– Но она не так уж и стара. Неужели всю жизнь ей здесь оставаться?
– А кому нужна сумасшедшая, неполноценная старуха с грузом психотравм и патологий, дееспособность которой стоит под вопросом?
– И что же, доживать свой век здесь?
– Да нет. Есть интернаты для инвалидов. Как только состояние нормализуется ее туда перенаправят. Там такой же контроль, но не так жутко и опасно, как здесь.
Я поднимаюсь с постели и с осторожностью подхожу к Иринке. Возвращаю Мишутку и присаживаюсь на корточки.
– Не бойся, милая. Я тебя не обижу. Хочешь, я стану тебя защищать? Ты не вернешься туда, где тебе делали больно. Все ведь хорошо теперь? – Иринка поднимает на меня красные глаза и добродушно, словно безгрешный ребенок улыбается мне и обнимает Мишутку.
(с) Светлана Термер
***
Часть 1. Глава 7.
“Кровоточивая”.
Я здесь чуть больше недели, и подметила некую закономерность. Каждое утро Ксения просыпается окрыленной, счастливой, улыбчивой. Она с нежностью гладит свой припухший живот, много и с аппетитом ест и всех убеждает в свой беременности. После полудня ее состояние становится апатичным, она жалуется на слабость и тянущие боли в животе, а после шести часов вечера надрывно кричит, стонет, вопит что теряет ребенка. В первый день я жутко испугалась, но никто не обратил на нее внимания и ее не трогали, не оказывали какую-либо помощь. И на восьмой день я решилась завести разговор с Ольгой.
– Ксения беременна?
– Уже десятый год как она беременеет каждое утро, а вечерами теряет не зачатое дитя. Обрати внимание, – крови нет. Да и мужчины она не знает уже более десяти лет.
– Тогда к чему эти сцены? – я спрашиваю ее с удивлением и силюсь хоть что-то понять.
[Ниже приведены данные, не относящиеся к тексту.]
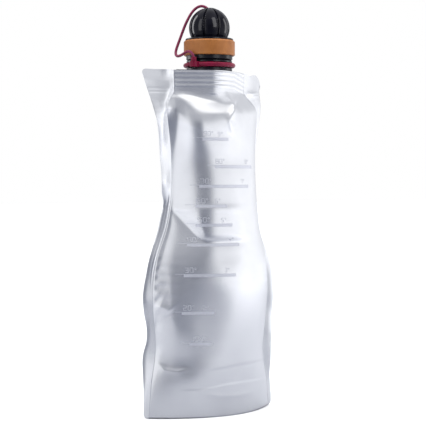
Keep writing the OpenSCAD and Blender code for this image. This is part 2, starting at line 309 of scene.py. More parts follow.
def ink_material(name, grey, metallic):
    """Pale ink: thin, so some of the film's shine comes through it."""
    material, tree, shader = new_material(name)
    tone = ramp(tree, noise(tree, 700.0, 4.0), [(0.35, tuple(0.94 * g for g in grey)), (0.65, grey)])
    tree.links.new(tone, shader.inputs["Base Color"])
    shader.inputs["Metallic"].default_value = metallic
    tree.links.new(map_range(tree, noise(tree, 900.0, 3.0), 0.38, 0.5), shader.inputs["Roughness"])
    return material


PRINT_LINE = ink_material("print_line", (0.64, 0.65, 0.70), 0.55)
PRINT_BAR = ink_material("print_bar", (0.72, 0.73, 0.78), 0.72)


def cord_material():
    """Braid: magenta strands crossing darker ones, laid out on the tube's own UV."""
    material, tree, shader = new_material("cord_braid")
    uv = add_node(tree, "ShaderNodeUVMap")
    checker = add_node(tree, "ShaderNodeTexChecker", Scale=1.0)
    tree.links.new(uv.outputs["UV"], checker.inputs["Vector"])
    checker.inputs["Color1"].default_value = (0.34, 0.012, 0.085, 1)
    checker.inputs["Color2"].default_value = (0.08, 0.003, 0.025, 1)
    tree.links.new(checker.outputs["Color"], shader.inputs["Base Color"])
    tree.links.new(map_range(tree, noise(tree, 1500.0, 3.0), 0.5, 0.75), shader.inputs["Roughness"])
    bump(tree, shader, noise(tree, 4000.0, 2.0), 0.3, 0.0002)
    shader.inputs["Sheen Weight"].default_value = 0.3
    return material


CORD = cord_material()


# ---------------------------------------------------------------- neck heights, from the CAD
POUCH_H = 265.0
RING_Z = 269.55
BALL_Z = 298.6
BALL_R = 15.9
CORD_R = 1.1
CORD_RING = 0.16                      # how far apart the rings of the cord's mesh are


# ---------------------------------------------------------------- cord
# The cord's bow in (x, y, height). CORD_TOP is from the ball's middle: it starts at the knot inside the
# ball, and its fifth point is where the cord comes out. CORD_LOW is from the ring and ends at the crimp.
CORD_TOP = [(2.8, -2.1, 10.3), (1.9, -1.4, 11.4), (0.9, -0.7, 12.8), (-0.2, 0.2, 14.1),
            (-1.5, 1.1, 15.5), (-3.0, 2.2, 16.6), (-4.9, 3.6, 17.1), (-6.9, 5.1, 16.5), (-9.0, 6.6, 14.8),
            (-11.0, 8.0, 12.0), (-13.0, 9.2, 8.2), (-15.2, 10.5, 3.0), (-17.3, 11.7, -3.2)]
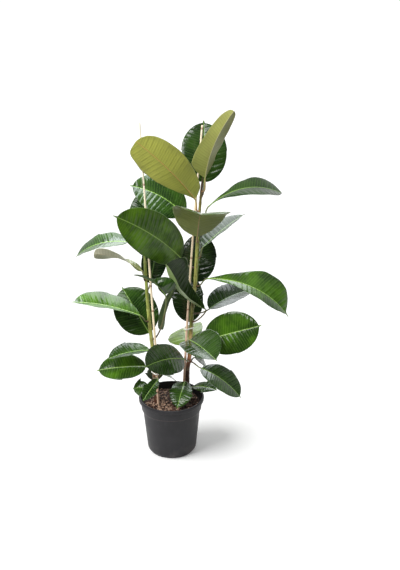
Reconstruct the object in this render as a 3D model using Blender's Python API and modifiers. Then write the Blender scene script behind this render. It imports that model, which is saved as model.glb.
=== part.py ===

– Не забывай где находишься. Тут много актрис. Кто-то своей ролью живет в реальности, и жизнь для них сцена.
– Кто она? Почему именно эти сцены она показывает? От чего так искренне вопит и плачет?
– В двадцать два года она вышла замуж. Родила четверых детей, которые умирали от болезней не дожив до года. Пять лет непрерывного траура. Но те хоть родились. До тридцати восьми лет каждая попытка забеременеть заканчивалась выкидышем на ранних сроках. Муж ее бросил, завел семью на стороне, воспитывает троих детей. А Ксения осталась совсем одна. Накупила кукол “реборнов”, – (это такие куклы авторской работы очень похожие на детей) и стала их воспитывать. Да вот только куклы все не росли, оставались слепыми, неподвижными младенцами, застывшими как насекомое в смоле. Стала таскать их по больницам и поликлиникам. Там ей скорую и вызвали. И вот уже десять лет она здесь. И останется здесь до тех пор, пока не перестанет беременеть каждое утро. Она утомила здесь всех, но понять ее можно. Травма действительно серьезная. Не будь с ней строга, но не подыгрывай.
– От чего бы ее не излечить, за такой долгий срок? Ведь рассудок ее потерян не окончательно. Она неплохо говорит, способна сама себя обслужить. От чего не облегчить ее состояние и не отпустить домой, путь даже к куклам?
– Видишь ли, человеческий рассудок – это очень сложный механизм, состоящий из тысяч деталей, и практически ничем не защищенный. Его можно повредить как ударом по голове, так и травмой, выводящей из строя одну или несколько деталей. И вот как только одна деталь из тысячи ломается, – весь механизм либо прерывает свое движение, либо начинает работать не правильно. В первом случае человек закрывается, и он словно лоботомирован. Он не понимает очевидных вещей и практически перестает быть человеком, превращаясь в овощ. Во втором случае человек живет как и прежде, но свою травму переносит из подсознательного в реальность, и нарушает все понятия нормы, становится “не таким как все”. Он в своей травме проживает каждый день, и один день идентичен другому. Ксения уже и не помнит, что было вчера, но ее сегодня идентично каждому прошлому дню. И эту цепь не прервать. Наука еще не научилась без ущерба всему механизму извлекать сломанную деталь, чинить и ставить обратно. Может быть даже потому, что болезнь духовная и душевная не осязаема. Физически душу не вскроешь скальпелем и не вынешь опухоль. Поэтому душевную и духовную болезнь не всегда можно излечить. Иногда приходится просто обездвижить механизм, и запереть человека в пятой палате четвертого отделения. Ибо на большее человек и наука пока не способны.